Organisations understand the importance of listening to feedback from their people – whether they are employees, customers or market research respondents. However collecting, analysing and acting on feedback has traditionally been a large project, involving significant resources and time. Because of this it has only been carried out infrequently, such as through annual employee surveys.

While this gives some insight, it is often out of date by the time it is actioned, meaning it doesn’t support real-time decision making or allow organisations to target new opportunities as they appear. Equally importantly, due to the resources it requires, feedback has been seen as a top down project – led by a department such as HR or communications, following strict guidelines and controls. This means that middle managers are not involved directly in the process – except for receiving reports on their team and actions to complete at the end of the process, many months after the feedback has been carried out. They can feel disengaged and that the initiative doesn’t meet their requirements or help them manage their teams better.

Given the importance of listening and acting on what people are saying, many organisations are embracing a new approach – democratising feedback by adding new ways of putting it at the heart of how everyone in the organisation operates. This helps create an insight-driven culture that is open, innovative and continually looks to improve.

Democratising feedback involves bringing together three ways of operating:

1. Centrally driven surveys
It is vital that organisations continue to collect feedback from the whole company, in order to gauge engagement levels and to unlock new ideas. However, the old method of carrying out a single, annual survey can be significantly improved and new ways of listening added. By using a single technology platform for all feedback, including the annual survey, it can be made more efficient, faster and linked to action planning. Cutting the time between collection, analysis and action will make the results more usable, and by switching to digital channels (such as mobile), instead of paper, costs can be significantly reduced.

The same platform can underpin newer, more regular ways of collecting employee insight, including pulse surveys with specific groups of staff (such as departments, countries or by function), which provide an up to the minute snapshot of their concerns. Employees can also be asked for feedback at key touchpoints in the employee journey, such as after joining or onboarding, as well as following events such as training sessions.

All of this data needs to be collected, analysed and, most importantly, communicated to management, so the central team responsible for feedback should ensure that it is delivering reports in ways that are easy for business managers to understand and act upon, such as through interactive, real-time dashboards linked to action planning.

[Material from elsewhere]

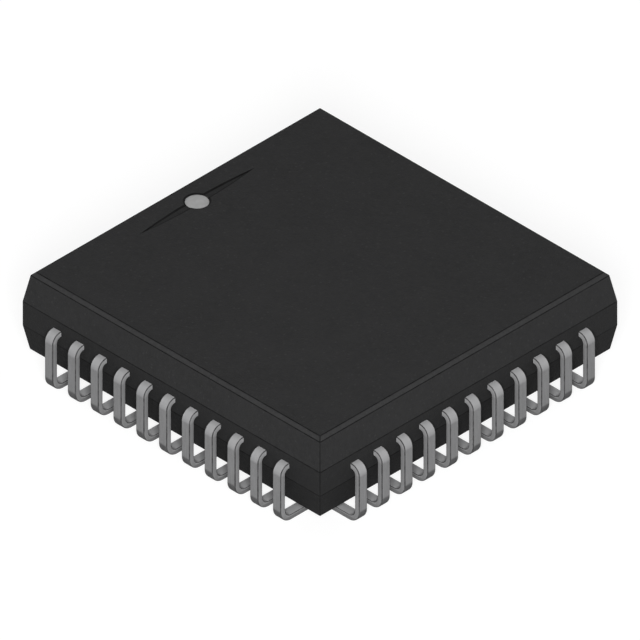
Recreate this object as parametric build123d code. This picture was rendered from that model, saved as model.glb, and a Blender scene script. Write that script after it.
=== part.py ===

By making central feedback collection more efficient, and by introducing new ways of listening, companies can create an open, insight-led culture that demonstrates the benefits of employee feedback to the bottom line.

2. On-Demand
The central approach provides a backbone to feedback and ensures that regular and scheduled surveys are both efficient and meaningful. However, managers themselves need the ability to collect feedback on a local level, whether that is on their own performance, on changes they have made, on meetings or product launches. Having to put in a request to the central team to run a survey on their behalf is time-consuming and resource-intensive, meaning that in many organisations managers simply carry out feedback exercises independently. This leads to silos of data, inconsistent initiatives, the risk of over-surveying and sees any insight remaining at a local level.

On-demand feedback initiatives let managers collect feedback when they want, themselves, without needing to wait or involve the central team. Based on the same platform that underpins regular surveys, on-demand makes it easy for managers to launch their own surveys quickly, collect and provide understandable results, all while following corporate templates and guidelines. The result? Managers are empowered, information and insight is available across the company, and best practice is always followed and shared.

3. Always-On
The third step in the democratisation of feedback extends the ability to share their views to everyone in the company, at any time. This is an immensely powerful way to build an open, transparent organisation as everyone can contribute to improvement by sharing their views and knowledge, whatever their role or level.

At Questback, we’ve introduced always-on internally through our Employee Insight platform. It allows every employee to provide their feedback and ideas through a simple to use, mobile friendly software platform. It helps ensure that employees are mobilised and feel empowered to give their ideas on any subject they want, from the largest to the smallest. Employees simply log on, select a topic and then rate how they believe the company is performing in that area while also suggesting corrective actions for improving the business. Comments are automatically logged, followed up and responded to.

More than 3,800 dialogues took place in the first six months – an average of over 12 per employee. Of these 10-15% have resulted in immediate changes, while others have been parked for future follow up. What is vital is that every suggestion results in a dialogue between staff and relevant senior managers – nothing is ignored. Results can be broken down and analysed by country, department and office, providing Questback with a real-time picture of engagement and mobilisation.

The democratising feedback approach extends the value of listening to employees across the organisation and allows all levels to benefit from insight, while ensuring consistency and efficiency through a single platform. Everyone feels they have a voice, creating a feedback-driven organisation that makes better, faster decisions; has more committed, engaged, aligned and loyal staff, and is more competitive, flexible and agile.